Try the service on one of the websites, you may find success. Your profile that you’ve created isn’t going to disappear and if you’ve signed up even for just the free profile on as many of these sites as you can you’re more likely to get hits at some point.
Work can turn up when you least expect it and that profile you signed up for a year ago might suddenly come through for you. Just make sure when someone does get in contact that you have a clear idea of how you teach and when you speak to them you sound like you know what you’re doing.
Any links to your websites must be kept up to date and relevant along with your profile, there’s nothing worse than clicking on a dead link, a sure fire way to immediately lose your potential new student. Generating a significant presence online and locally doesn’t have to be difficult and all it takes is a little bit of effort on your part.
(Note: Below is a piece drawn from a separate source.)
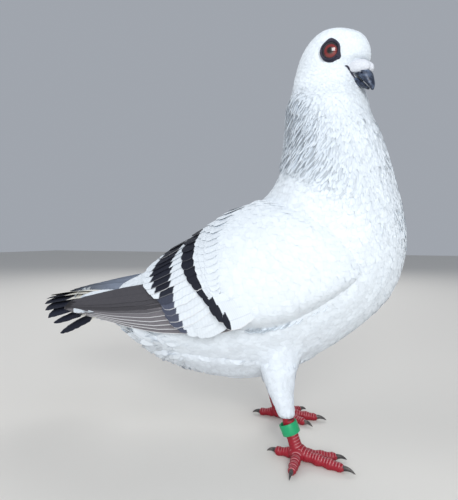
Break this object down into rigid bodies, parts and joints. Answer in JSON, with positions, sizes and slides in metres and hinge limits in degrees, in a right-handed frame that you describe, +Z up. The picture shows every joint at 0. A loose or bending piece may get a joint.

Do not expect the work to come to you. You must find it, if potential students can see how you do things through these agencies and your own interesting website they will pick you over the other teacher who is staring at their email waiting for the work to come in.
So, really, being a peripatetic instrumental teacher in these times of financial uncertainty and crippling cutbacks of arts funding is not easy but if you’re dedicated enough and love what you do you can make a success of it. Speak to other teachers and musicians, maintain relationships and suddenly someone will think of you when a job comes up. Just be prepared to put the hard work in and you will reap the rewards.